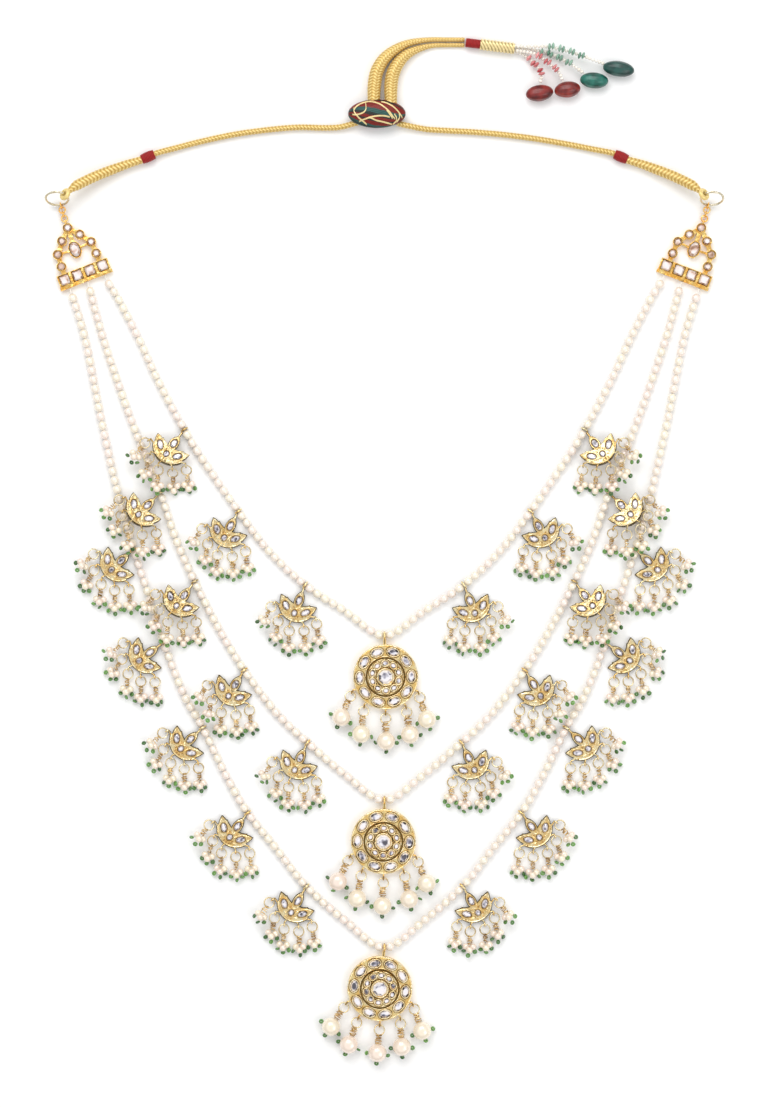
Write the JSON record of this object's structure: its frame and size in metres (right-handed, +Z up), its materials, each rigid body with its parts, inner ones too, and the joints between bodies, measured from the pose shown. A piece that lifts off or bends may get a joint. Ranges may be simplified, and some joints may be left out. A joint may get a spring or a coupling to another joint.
{
  "type": "kundan necklace",
  "caption": "Three graded strings of pearls hung with gem-set crescent motifs, round pendants and pearl drops between two end plates, on an adjustable golden cord with a tassel",
  "frame": {"origin": "on the surface the necklace lies on, in the middle of the jewel's width and of its length from the end rings to the lowest pearl drop, the free cord left out", "axes": "+X to the viewer's right, +Y from the lowest pendant towards the cord, +Z up from the surface through the front of the pendants"},
  "size_m": [0.2946, 0.4452, 0.0109],
  "materials": {
    "gold": "polished gilt",
    "pale_gold": "polished",
    "pearl": "lustrous",
    "pearl_drop": "lustrous",
    "clear_stone": "cut and foiled",
    "blush_stone": "cut and foiled",
    "gold_cord": "braided metallic thread",
    "crimson_thread": "wound thread",
    "green_thread": "wound thread",
    "seed_bead": "glossy",
    "maroon_bead": "glossy"
  },
  "bodies": {
    "root": {"string_inner": "pearl", "string_middle": "pearl", "string_outer": "pearl", "motif_inner_left_1": "gold", "motif_inner_left_2": "gold", "motif_inner_left_3": "gold", "motif_inner_right_1": "gold", "motif_inner_right_2": "gold", "motif_inner_right_3": "gold", "motif_middle_left_1": "gold", "motif_middle_left_2": "gold", "motif_middle_left_3": "gold", "motif_middle_left_4": "gold", "motif_middle_right_1": "gold", "motif_middle_right_2": "gold", "motif_middle_right_3": "gold", "motif_middle_right_4": "gold", "motif_outer_left_1": "gold", "motif_outer_left_2": "gold", "motif_outer_left_3": "gold", "motif_outer_left_4": "gold", "motif_outer_left_5": "gold", "motif_outer_right_1": "gold", "motif_outer_right_2": "gold", "motif_outer_right_3": "gold", "motif_outer_right_4": "gold", "motif_outer_right_5": "gold", "drops_inner_left": "pearl_drop", "drops_inner_right": "pearl_drop", "drops_middle_left": "pearl_drop", "drops_middle_right": "pearl_drop", "drops_outer_left": "pearl_drop", "drops_outer_right": "pearl_drop", "pendant_inner": "gold", "pendant_middle": "gold", "pendant_outer": "gold", "pendant_stones": "clear_stone", "pendant_drops_inner": "pearl_drop", "pendant_drops_middle": "pearl_drop", "pendant_drops_outer": "pearl_drop", "end_plate_left": "gold", "plate_stones_left": "blush_stone", "chain_left": "gold", "end_ring_left": "pale_gold", "cord_loop_left": "gold_cord", "cord_tie_left": "crimson_thread", "cord_left": "gold_cord", "tail_cord_left": "gold_cord", "end_plate_right": "gold", "plate_stones_right": "blush_stone", "chain_right": "gold", "end_ring_right": "pale_gold", "cord_loop_right": "gold_cord", "cord_tie_right": "crimson_thread", "cord_right": "gold_cord", "tail_cord_right": "gold_cord", "slider": "green_thread", "tassel_wrap": "gold_cord", "tassel_strings": "seed_bead", "tassel_beads": "maroon_bead"}
  },
  "joints": []
}
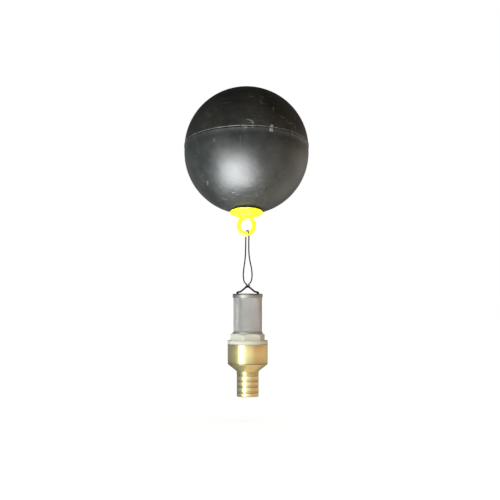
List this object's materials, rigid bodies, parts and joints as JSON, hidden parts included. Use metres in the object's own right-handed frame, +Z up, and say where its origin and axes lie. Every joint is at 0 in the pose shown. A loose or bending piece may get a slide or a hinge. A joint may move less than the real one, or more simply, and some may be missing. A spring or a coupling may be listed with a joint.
{
  "type": "floating suction check valve",
  "caption": "Ball float with an eye, from which a cord hangs a mesh strainer and a brass check valve with a ridged hose tail.",
  "frame": {"origin": "centre of the ball float", "axes": "+Z up, against gravity; -Y towards the viewer, the side to which the float's lower pole leans by 15 degrees"},
  "size_m": [0.1532, 0.1532, 0.3775],
  "materials": {
    "float_black": "black moulded polyethylene, satin, with scuffs and a welded seam",
    "eye_yellow": "bright yellow moulded plastic",
    "cord_black": "thin black braided cord with a slight sheen",
    "strainer_steel": "fine woven stainless wire mesh and thin stainless sheet",
    "collar_nylon": "off-white moulded nylon",
    "seal_rubber": "black seal rubber",
    "valve_brass": "turned brass with fine lathe marks"
  },
  "bodies": {
    "float": {"float_shell_upper": "float_black", "float_shell_lower": "float_black", "float_weld_bead": "float_black", "float_eye": "eye_yellow", "eye_seal_ring": "seal_rubber"},
    "loop": {"loop_cord": "cord_black"},
    "bridle": {"junction_knot": "cord_black", "leg_cord_left": "cord_black", "leg_cord_right": "cord_black", "cap_knot_left": "cord_black", "cap_knot_right": "cord_black"},
    "valve": {"cord_end_left": "cord_black", "cord_end_right": "cord_black", "strainer_rim": "strainer_steel", "strainer_end_mesh": "strainer_steel", "strainer_mesh": "strainer_steel", "strainer_foot_band": "strainer_steel", "strainer_collar": "collar_nylon", "collar_gasket": "seal_rubber", "valve_body": "valve_brass", "hose_tail": "valve_brass", "tail_seal": "seal_rubber", "poppet_guide": "valve_brass", "poppet_spring": "strainer_steel"},
    "poppet": {"poppet": "collar_nylon", "poppet_seal": "seal_rubber", "seal_nut": "valve_brass"}
  },
  "joints": [
    {"name": "loop_swing", "type": "hinge", "parent": "float", "child": "loop", "pos_m": [0.0015, -0.0275, -0.10263], "axis": [1, 0, 0], "range_deg": [-60, 60]},
    {"name": "bridle_sway", "type": "hinge", "parent": "loop", "child": "bridle", "pos_m": [0.0015, -0.0275, -0.16563], "axis": [0, 1, 0], "range_deg": [-40, 40]},
    {"name": "valve_nod", "type": "hinge", "parent": "bridle", "child": "valve", "pos_m": [0.0015, -0.0275, -0.17283], "axis": [1, 0, 0], "range_deg": [-60, 60]},
    {"name": "poppet_lift", "type": "slide", "parent": "valve", "child": "poppet", "axis": [0, 0, -1], "range_m": [0, 0.005], "stiffness_N_per_m": 60, "springref_m": -0.008, "deforming": ["poppet_spring"]}
  ]
}
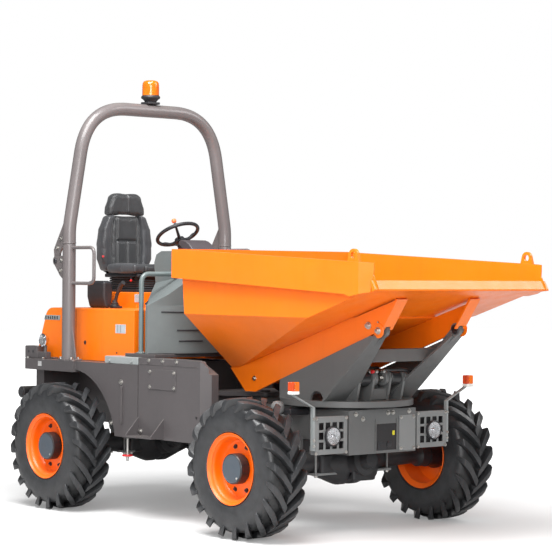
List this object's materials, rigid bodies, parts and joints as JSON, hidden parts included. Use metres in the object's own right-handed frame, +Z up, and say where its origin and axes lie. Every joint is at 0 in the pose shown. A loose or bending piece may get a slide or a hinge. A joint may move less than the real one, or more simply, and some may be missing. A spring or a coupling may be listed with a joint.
{
  "type": "articulated site dumper with a swivelling tip skip",
  "caption": "Articulated four-wheel site dumper with a swivelling, forward-tipping skip, a seat under a folding roll-over hoop and a hinged engine hood.",
  "frame": {"origin": "on the ground at the middle of the overall length and width", "axes": "+X forward to the skip's pouring lip, +Y to the machine's left, +Z up"},
  "size_m": [4.338, 2.178, 3.4393],
  "materials": {
    "orange_paint": "gloss orange machine paint, worn at edges",
    "wheel_paint": "gloss orange wheel paint",
    "frame_paint": "satin mid-grey frame paint",
    "rear_paint": "satin warm dark-grey chassis paint",
    "hoop_paint": "satin taupe-grey tube paint",
    "cowl_plastic": "grained light-grey moulding",
    "black_plastic": "grained black moulding",
    "tyre_rubber": "block-lug cross-country tyre rubber",
    "seat_vinyl": "black stitched seat vinyl",
    "cast_iron": "dark painted casting",
    "ram_steel": "polished ram rod",
    "ram_paint": "satin black ram barrel paint",
    "lamp_clear": "clear ribbed lamp lens over a bright bowl",
    "lens_amber": "amber lens"
  },
  "bodies": {
    "rear_chassis": {"rear_frame": "rear_paint", "rear_bumper": "black_plastic", "engine": "cast_iron", "rear_lamp_left": "rear_paint", "rear_lamp_right": "rear_paint", "rear_axle": "cast_iron", "side_tank_left": "rear_paint", "side_tank_right": "rear_paint", "floor_plate": "rear_paint", "seat_console_left": "orange_paint", "seat_console_right": "orange_paint", "cowl": "cowl_plastic", "dash_hood": "black_plastic", "steering_column": "black_plastic", "handrail_left": "hoop_paint", "handrail_right": "hoop_paint", "rops_post_left": "hoop_paint", "rops_post_right": "hoop_paint"},
    "hood": {"hood": "orange_paint", "seat_suspension": "black_plastic", "seat_cushion": "seat_vinyl", "seat_back": "seat_vinyl", "side_console": "black_plastic", "brake_lever": "black_plastic"},
    "rops_hoop": {"rops_hoop": "hoop_paint", "beacon": "lens_amber"},
    "steering_wheel": {"steering_wheel": "black_plastic"},
    "wheel_rear_left": {"rim_rear_left": "wheel_paint", "tyre_rear_left": "tyre_rubber"},
    "wheel_rear_right": {"rim_rear_right": "wheel_paint", "tyre_rear_right": "tyre_rubber"},
    "steering_barrel": {"steering_barrel": "ram_paint"},
    "steering_rod": {"steering_rod": "ram_steel"},
    "front_chassis": {"front_frame": "frame_paint", "front_axle": "cast_iron", "lamp_guard_left": "frame_paint", "lamp_guard_right": "frame_paint", "headlamp_left": "lamp_clear", "headlamp_right": "lamp_clear", "indicator_left": "lens_amber", "indicator_right": "lens_amber"},
    "wheel_front_left": {"rim_front_left": "wheel_paint", "tyre_front_left": "tyre_rubber"},
    "wheel_front_right": {"rim_front_right": "wheel_paint", "tyre_front_right": "tyre_rubber"},
    "swivel_frame": {"swivel_frame": "frame_paint"},
    "skip": {"skip_tub": "orange_paint", "skip_beams": "orange_paint"},
    "tip_barrels": {"tip_barrel_left": "ram_paint", "tip_barrel_right": "ram_paint"},
    "tip_rods": {"tip_rod_left": "ram_steel", "tip_rod_right": "ram_steel"}
  },
  "joints": [
    {"name": "articulation", "type": "hinge", "parent": "rear_chassis", "child": "front_chassis", "pos_m": [0.065, 0, 0.757], "axis": [0, 0, 1], "range_deg": [-33, 33]},
    {"name": "steer_ram_swing", "type": "hinge", "parent": "rear_chassis", "child": "steering_barrel", "pos_m": [-0.805, -0.42, 0.79], "axis": [0, 0, 1], "range_deg": [-1.3, 1.3]},
    {"name": "steer_ram_slide", "type": "slide", "parent": "steering_barrel", "child": "steering_rod", "axis": [1, 0, 0], "range_m": [-0.229, 0.229]},
    {"name": "skip_swivel", "type": "hinge", "parent": "front_chassis", "child": "swivel_frame", "pos_m": [0.981, 0, 0.915], "axis": [0, 0, 1], "range_deg": [-90, 90]},
    {"name": "skip_tip", "type": "hinge", "parent": "swivel_frame", "child": "skip", "pos_m": [1.743, 0, 1.472], "axis": [0, 1, 0], "range_deg": [0, 70]},
    {"name": "tip_ram_swing", "type": "hinge", "parent": "swivel_frame", "child": "tip_barrels", "pos_m": [1.302, 0, 1.115], "axis": [0, 1, 0], "range_deg": [0, 78]},
    {"name": "tip_ram_slide", "type": "slide", "parent": "tip_barrels", "child": "tip_rods", "axis": [-0.9999, 0, -0.0169], "range_m": [0, 0.64]},
    {"name": "rops_fold", "type": "hinge", "parent": "rear_chassis", "child": "rops_hoop", "pos_m": [-1.57, 0, 1.95], "axis": [0, -1, 0], "range_deg": [0, 95]},
    {"name": "hood_lift", "type": "hinge", "parent": "rear_chassis", "child": "hood", "pos_m": [-2.055, 0, 1.157], "axis": [0, -1, 0], "range_deg": [0, 40]},
    {"name": "steering_wheel_turn", "type": "hinge", "parent": "rear_chassis", "child": "steering_wheel", "pos_m": [-1.04, 0, 2.172], "axis": [-0.5, 0, 0.866], "continuous": true},
    {"name": "wheel_rear_left_spin", "type": "hinge", "parent": "rear_chassis", "child": "wheel_rear_left", "pos_m": [-1.335, 0.93, 0.495], "axis": [0, 1, 0], "continuous": true},
    {"name": "wheel_rear_right_spin", "type": "hinge", "parent": "rear_chassis", "child": "wheel_rear_right", "pos_m": [-1.335, -0.93, 0.495], "axis": [0, 1, 0], "continuous": true},
    {"name": "wheel_front_left_spin", "type": "hinge", "parent": "front_chassis", "child": "wheel_front_left", "pos_m": [0.955, 0.93, 0.495], "axis": [0, 1, 0], "continuous": true},
    {"name": "wheel_front_right_spin", "type": "hinge", "parent": "front_chassis", "child": "wheel_front_right", "pos_m": [0.955, -0.93, 0.495], "axis": [0, 1, 0], "continuous": true}
  ],
  "couplings": [
    {"joint": "steer_ram_swing", "follows": "articulation", "ratio": -0.038},
    {"joint": "steer_ram_slide", "follows": "articulation", "m_per_rad": 0.396},
    {"joint": "tip_ram_swing", "follows": "skip_tip", "ratio": 1.1024},
    {"joint": "tip_ram_slide", "follows": "skip_tip", "m_per_rad": 0.5193}
  ]
}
....
Pick out and copy every line that contains the word "between".

Write the JSON record of this object's structure: its frame and size in metres (right-handed, +Z up), its materials, each rigid body with its parts, inner ones too, and the joints between bodies, measured from the pose shown. A piece that lifts off or bends may get a joint. Ranges may be simplified, and some joints may be left out. A joint may get a spring or a coupling to another joint.
  "caption": "Three graded strings of pearls hung with gem-set crescent motifs, round pendants and pearl drops between two end plates, on an adjustable golden cord with a tassel",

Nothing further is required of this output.